Não nos deixemos, porém, induzir em erro pelos nomes utilizados nesta gíria jurídica, uma vez que a Directiva das Aves não tem só por objecto a conservação de todas as espécies que vivem naturalmente em estado selvagem no território europeu, aplicando-se não só às aves, os seus ninhos e ovos, como também aos respectivos habitats. No mesmo sentido, a Directiva dos Habitats não tem só por objecto a conservação dos habitats naturais e das espécies, mas abrange igualmente a fauna e a flora selvagens.

É uma óptica que impulsiona a tutela da biodiversidade, visando ambas as Directivas, a constituição de uma rede ecológica europeia integrada de sítios com interesse para a conservação da Natureza e a preservação da biodiversidade, designada por “Rede Natura 2000”. A criação desta rede, à escala comunitária, bem como o regime de protecção aplicável aos valores naturais que nela se encontram localizados constituem o cerne do Direito europeu da Conservação da Natureza.

Contudo, as expectativas europeias não estão a atingir a meta preconizada, não estando o objectivo de travar a perda da biodiversidade na Europa a surtir o efeito por todos desejado.


Ao nível interno

Em Portugal, o legislador constituinte estabeleceu no art. 9º alínea e), como tarefa fundamental do Estado “defender a natureza e o ambiente” e “preservar os recursos naturais”, plasmando no seu art. 66º, num sentido convergente, a necessidade de “criar e desenvolver reservas e parques naturais e de recreio, bem como classificar e proteger paisagens e sítios, de modo a garantir a conservação da natureza e a preservação de valores culturais de interesse histórico ou artístico”. Como é sobejamente conhecido, tratam-se de comandos constitucionais, que requerem um preenchimento em legislação ordinária para que se tornem exequíveis, ou seja, para que sejam concretizados, viabilizando a sua efectividade prática.

A LBA prevê, nos seus artigos 28º e 29º, a elaboração de uma estratégia nacional de conservação e implementação de uma “rede nacional contínua de áreas protegidas, abrangendo áreas terrestres, águas interiores e marítimas e outras ocorrências naturais distintas que devam ser submetidas a medidas de classificação, preservação e conservação, em virtude dos seus valores estéticos, raridade, importância científica, cultural e social ou da contribuição para o equilíbrio biológico e estabilidade ecológica das paisagens”. A Resolução do Conselho de Ministros n.º 152/2001 vem aprovar a Estratégia Nacional de Conservação da Natureza e Biodiversidade (ENCNB), dando concretização ao previsto na LBA. Aqui são formuladas dez opções estratégicas, prendendo-se uma delas com a criação de uma Rede Fundamental de Conservação da Natureza, regulada pelo D.L. n.º 142/2008, de 24 de Julho. A RFCN engloba vários espaços naturais, sujeitos a um regime especial de protecção, dada a sua sensibilidade ecológica ou pela sua utilidade para a preservação da vida selvagem. Entre estes espaços contam-se as áreas protegidas, mas também outras áreas classificadas ao abrigo da Rede Natura 2000, ou de compromissos internacionais e ainda de certas áreas de continuidade, como as pertencentes à Reserva Ecológica Nacional (REN), à Reserva Agrícola Nacional (RAN) ou ao Domínio Público Hídrico (DPH).

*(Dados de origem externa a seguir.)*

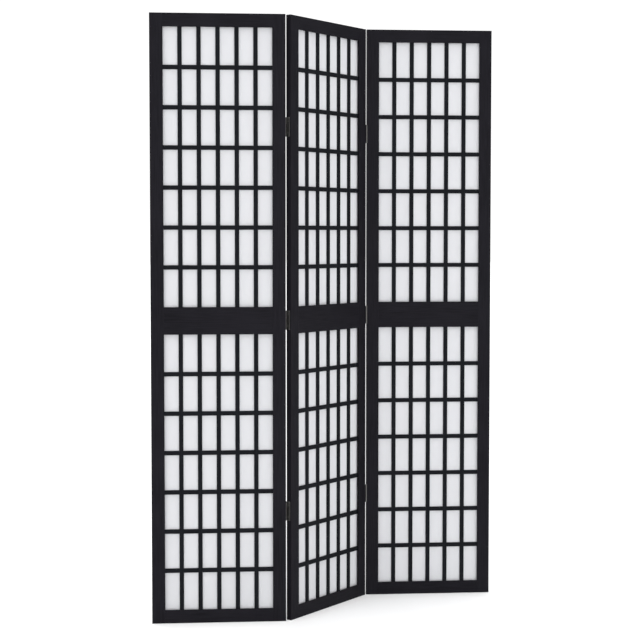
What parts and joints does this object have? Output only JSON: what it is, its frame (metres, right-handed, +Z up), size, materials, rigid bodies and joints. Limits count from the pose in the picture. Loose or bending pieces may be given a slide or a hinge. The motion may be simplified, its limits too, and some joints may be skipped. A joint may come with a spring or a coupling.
{
  "type": "shoji folding screen",
  "caption": "Free-standing folding room divider: black timber frames with a half-lapped lattice over translucent paper, joined by butt hinges and set in a zigzag.",
  "frame": {"origin": "on the floor, under the middle of the middle panel", "axes": "+Z up; +X runs to the right along the two outer panels, seen from the lattice side; +Y towards the back"},
  "size_m": [1.0706, 0.3306, 1.8],
  "materials": {
    "frame_wood": "satin black lacquer",
    "lattice_wood": "satin black lacquer",
    "shoji_paper": "matt translucent paper",
    "hinge_steel": "dark bronzed steel"
  },
  "bodies": {
    "middle_panel": {"left_bottom_hinge_inner_leaf": "hinge_steel", "left_bottom_hinge_pin": "hinge_steel", "left_middle_hinge_inner_leaf": "hinge_steel", "left_middle_hinge_pin": "hinge_steel", "left_top_hinge_inner_leaf": "hinge_steel", "left_top_hinge_pin": "hinge_steel", "middle_panel_bottom_rail": "frame_wood", "middle_panel_left_stile": "frame_wood", "middle_panel_lower_cross_bars": "lattice_wood", "middle_panel_lower_paper": "shoji_paper", "middle_panel_lower_vertical_bars": "lattice_wood", "middle_panel_middle_rail": "frame_wood", "middle_panel_right_stile": "frame_wood", "middle_panel_top_rail": "frame_wood", "middle_panel_upper_cross_bars": "lattice_wood", "middle_panel_upper_paper": "shoji_paper", "middle_panel_upper_vertical_bars": "lattice_wood", "right_bottom_hinge_inner_leaf": "hinge_steel", "right_bottom_hinge_pin": "hinge_steel", "right_middle_hinge_inner_leaf": "hinge_steel", "right_middle_hinge_pin": "hinge_steel", "right_top_hinge_inner_leaf": "hinge_steel", "right_top_hinge_pin": "hinge_steel"},
    "left_panel": {"left_bottom_hinge_outer_leaf": "hinge_steel", "left_middle_hinge_outer_leaf": "hinge_steel", "left_panel_bottom_rail": "frame_wood", "left_panel_left_stile": "frame_wood", "left_panel_lower_cross_bars": "lattice_wood", "left_panel_lower_paper": "shoji_paper", "left_panel_lower_vertical_bars": "lattice_wood", "left_panel_middle_rail": "frame_wood", "left_panel_right_stile": "frame_wood", "left_panel_top_rail": "frame_wood", "left_panel_upper_cross_bars": "lattice_wood", "left_panel_upper_paper": "shoji_paper", "left_panel_upper_vertical_bars": "lattice_wood", "left_top_hinge_outer_leaf": "hinge_steel"},
    "right_panel": {"right_bottom_hinge_outer_leaf": "hinge_steel", "right_middle_hinge_outer_leaf": "hinge_steel", "right_panel_bottom_rail": "frame_wood", "right_panel_left_stile": "frame_wood", "right_panel_lower_cross_bars": "lattice_wood", "right_panel_lower_paper": "shoji_paper", "right_panel_lower_vertical_bars": "lattice_wood", "right_panel_middle_rail": "frame_wood", "right_panel_right_stile": "frame_wood", "right_panel_top_rail": "frame_wood", "right_panel_upper_cross_bars": "lattice_wood", "right_panel_upper_paper": "shoji_paper", "right_panel_upper_vertical_bars": "lattice_wood", "right_top_hinge_outer_leaf": "hinge_steel"}
  },
  "joints": [
    {"name": "left_fold", "type": "hinge", "parent": "middle_panel", "child": "left_panel", "pos_m": [-0.13666, -0.14589, 0.9], "axis": [0, 0, -1], "range_deg": [-50, 130]},
    {"name": "right_fold", "type": "hinge", "parent": "middle_panel", "child": "right_panel", "pos_m": [0.13666, 0.14589, 0.9], "axis": [0, 0, -1], "range_deg": [-50, 130]}
  ]
}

Depreende-se daqui que existem vários institutos vocacionados para a conservação da natureza, estando enquadrados num esquema global integrado, isto é, de acordo com uma articulação em rede.

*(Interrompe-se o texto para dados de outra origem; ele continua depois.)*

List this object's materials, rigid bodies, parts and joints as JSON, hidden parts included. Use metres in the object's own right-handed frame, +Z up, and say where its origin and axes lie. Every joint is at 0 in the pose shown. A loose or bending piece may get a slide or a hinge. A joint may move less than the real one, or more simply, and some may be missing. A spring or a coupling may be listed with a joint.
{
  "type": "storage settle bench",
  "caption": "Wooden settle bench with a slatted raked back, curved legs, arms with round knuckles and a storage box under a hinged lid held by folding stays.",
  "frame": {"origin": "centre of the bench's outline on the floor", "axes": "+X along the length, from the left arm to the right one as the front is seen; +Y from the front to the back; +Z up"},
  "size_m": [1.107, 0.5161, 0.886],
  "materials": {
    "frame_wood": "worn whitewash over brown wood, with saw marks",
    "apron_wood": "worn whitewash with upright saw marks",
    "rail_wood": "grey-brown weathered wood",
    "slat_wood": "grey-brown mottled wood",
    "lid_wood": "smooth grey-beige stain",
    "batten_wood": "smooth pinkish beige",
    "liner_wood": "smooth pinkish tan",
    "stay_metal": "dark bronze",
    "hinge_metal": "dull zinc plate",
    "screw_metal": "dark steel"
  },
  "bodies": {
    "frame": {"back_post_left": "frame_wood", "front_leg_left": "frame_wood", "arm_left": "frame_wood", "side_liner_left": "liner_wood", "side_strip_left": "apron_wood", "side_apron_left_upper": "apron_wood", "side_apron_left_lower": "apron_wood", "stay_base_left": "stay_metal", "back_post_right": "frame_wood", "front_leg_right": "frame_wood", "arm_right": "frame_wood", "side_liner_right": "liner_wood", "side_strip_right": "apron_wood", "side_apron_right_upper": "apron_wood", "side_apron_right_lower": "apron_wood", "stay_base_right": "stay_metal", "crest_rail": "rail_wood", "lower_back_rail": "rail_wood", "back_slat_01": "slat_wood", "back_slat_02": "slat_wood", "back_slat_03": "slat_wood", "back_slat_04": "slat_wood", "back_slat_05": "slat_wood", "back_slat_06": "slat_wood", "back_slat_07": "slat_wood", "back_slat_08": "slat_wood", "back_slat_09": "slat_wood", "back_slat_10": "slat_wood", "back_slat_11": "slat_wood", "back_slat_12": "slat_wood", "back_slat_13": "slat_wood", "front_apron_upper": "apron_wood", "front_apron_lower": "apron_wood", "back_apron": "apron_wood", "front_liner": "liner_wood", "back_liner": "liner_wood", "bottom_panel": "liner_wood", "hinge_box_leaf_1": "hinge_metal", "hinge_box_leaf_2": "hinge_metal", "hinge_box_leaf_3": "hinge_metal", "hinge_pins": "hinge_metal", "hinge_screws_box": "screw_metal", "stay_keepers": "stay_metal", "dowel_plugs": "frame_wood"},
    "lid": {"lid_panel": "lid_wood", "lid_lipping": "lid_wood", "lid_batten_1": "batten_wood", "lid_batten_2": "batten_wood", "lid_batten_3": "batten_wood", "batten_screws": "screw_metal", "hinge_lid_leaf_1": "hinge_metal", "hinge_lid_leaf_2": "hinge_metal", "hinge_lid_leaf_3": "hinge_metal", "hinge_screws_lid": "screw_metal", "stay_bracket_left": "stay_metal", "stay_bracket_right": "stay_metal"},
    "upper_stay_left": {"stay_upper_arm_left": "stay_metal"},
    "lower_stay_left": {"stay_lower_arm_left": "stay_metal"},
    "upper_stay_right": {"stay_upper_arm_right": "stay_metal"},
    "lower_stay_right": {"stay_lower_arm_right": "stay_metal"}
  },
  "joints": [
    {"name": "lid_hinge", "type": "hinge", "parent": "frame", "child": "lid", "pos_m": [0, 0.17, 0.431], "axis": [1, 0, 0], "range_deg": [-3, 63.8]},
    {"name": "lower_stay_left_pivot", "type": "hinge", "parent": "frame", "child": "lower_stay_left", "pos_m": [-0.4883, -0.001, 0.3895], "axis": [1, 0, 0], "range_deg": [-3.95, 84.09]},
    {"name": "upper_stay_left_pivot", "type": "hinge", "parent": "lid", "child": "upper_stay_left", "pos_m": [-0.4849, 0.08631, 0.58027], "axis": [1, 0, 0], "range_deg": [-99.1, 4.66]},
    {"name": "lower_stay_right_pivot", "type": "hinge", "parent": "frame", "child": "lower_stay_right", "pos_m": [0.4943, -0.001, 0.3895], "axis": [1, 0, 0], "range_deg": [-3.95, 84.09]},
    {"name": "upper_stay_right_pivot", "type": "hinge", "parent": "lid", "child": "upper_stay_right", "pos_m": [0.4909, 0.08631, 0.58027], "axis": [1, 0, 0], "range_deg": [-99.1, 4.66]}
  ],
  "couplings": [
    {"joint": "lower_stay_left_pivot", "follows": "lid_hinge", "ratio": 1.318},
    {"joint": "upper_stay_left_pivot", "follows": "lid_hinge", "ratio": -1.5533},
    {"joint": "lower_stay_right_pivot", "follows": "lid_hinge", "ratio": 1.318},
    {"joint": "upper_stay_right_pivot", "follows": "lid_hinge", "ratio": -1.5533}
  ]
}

Contudo, apesar de o D.L. n.º 142/2008 fazer a junção de vários instrumentos jurídicos de tutela da biodiversidade, não lhes confere uma disciplina jurídica uniforme. Como refere José Mário Ferreira de Almeida, “a RFNC não é, como se esperava, o denominador comum dos regimes da Rede Nacional de Áreas Protegidas, da Rede Natura 2000 e outras áreas classificadas, da REN, da RAN ou do regime do DPH no que todos eles têm a ver com a salvaguarda do património genético existente em território nacional. É, tão só, o nome que se dá à soma de todos eles”. Assim, verifica-se que o Regime Jurídico da Conservação da Natureza e da Biodiversidade não contém, afinal, um regime jurídico harmonizado de conservação da natureza e da biodiversidade.

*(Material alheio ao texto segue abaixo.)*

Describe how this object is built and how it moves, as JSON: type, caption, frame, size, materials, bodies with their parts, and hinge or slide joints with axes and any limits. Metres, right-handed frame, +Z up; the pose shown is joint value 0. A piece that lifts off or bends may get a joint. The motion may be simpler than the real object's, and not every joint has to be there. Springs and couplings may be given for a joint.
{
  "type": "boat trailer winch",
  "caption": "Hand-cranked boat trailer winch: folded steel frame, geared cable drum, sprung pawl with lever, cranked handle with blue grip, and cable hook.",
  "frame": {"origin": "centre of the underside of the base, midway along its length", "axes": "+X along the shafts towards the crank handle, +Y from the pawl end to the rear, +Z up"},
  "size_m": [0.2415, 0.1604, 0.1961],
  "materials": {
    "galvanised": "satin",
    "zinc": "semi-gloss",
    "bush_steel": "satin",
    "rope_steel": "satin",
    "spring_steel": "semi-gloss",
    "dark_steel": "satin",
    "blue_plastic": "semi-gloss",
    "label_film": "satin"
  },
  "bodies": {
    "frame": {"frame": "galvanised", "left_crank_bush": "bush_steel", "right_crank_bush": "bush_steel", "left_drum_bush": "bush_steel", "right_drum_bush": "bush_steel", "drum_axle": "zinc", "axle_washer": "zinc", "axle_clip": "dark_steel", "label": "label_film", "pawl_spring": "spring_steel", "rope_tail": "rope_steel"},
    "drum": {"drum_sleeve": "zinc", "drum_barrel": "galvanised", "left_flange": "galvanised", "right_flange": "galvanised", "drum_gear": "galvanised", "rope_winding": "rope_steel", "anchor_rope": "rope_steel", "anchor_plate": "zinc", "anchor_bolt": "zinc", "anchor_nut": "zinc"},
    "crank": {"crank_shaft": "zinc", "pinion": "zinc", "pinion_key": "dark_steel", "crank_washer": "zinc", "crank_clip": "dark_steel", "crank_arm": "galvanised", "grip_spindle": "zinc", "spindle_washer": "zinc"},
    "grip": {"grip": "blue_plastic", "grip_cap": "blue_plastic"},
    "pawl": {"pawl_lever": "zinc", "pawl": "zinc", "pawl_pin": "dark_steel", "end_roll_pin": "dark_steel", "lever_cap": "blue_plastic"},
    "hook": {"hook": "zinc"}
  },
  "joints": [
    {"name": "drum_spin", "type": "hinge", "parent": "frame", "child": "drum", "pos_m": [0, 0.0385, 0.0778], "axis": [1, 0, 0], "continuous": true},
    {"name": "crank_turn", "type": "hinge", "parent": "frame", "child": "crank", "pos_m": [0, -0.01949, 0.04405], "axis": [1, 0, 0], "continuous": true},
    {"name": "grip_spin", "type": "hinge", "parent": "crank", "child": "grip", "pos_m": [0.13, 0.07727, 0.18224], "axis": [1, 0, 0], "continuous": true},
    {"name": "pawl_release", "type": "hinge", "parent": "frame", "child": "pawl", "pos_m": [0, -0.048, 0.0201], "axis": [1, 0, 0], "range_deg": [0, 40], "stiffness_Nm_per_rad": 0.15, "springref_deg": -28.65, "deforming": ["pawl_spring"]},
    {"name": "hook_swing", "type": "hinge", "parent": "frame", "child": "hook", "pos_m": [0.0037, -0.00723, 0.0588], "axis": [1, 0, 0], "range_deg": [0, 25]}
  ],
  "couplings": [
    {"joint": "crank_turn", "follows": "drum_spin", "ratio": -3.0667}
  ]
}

O que se verifica é um Direito nacional da Conservação da Natureza composto por múltiplos institutos, com finalidades semelhantes, mas com lógicas próprias e regimes jurídicos diferenciados, que se encontram dispersos por vários diplomas, o que pode ter um efeito contraproducente, na medida em que pode acabar por resultar de um “emaranhado complexo de obrigações e proibições legais que podem culminar numa dificuldade de compreensão do direito aplicável a cada caso, originando uma teia de procedimentos administrativos cruzados, redundantes ou até eventualmente, nalguns aspectos, contraditórios”.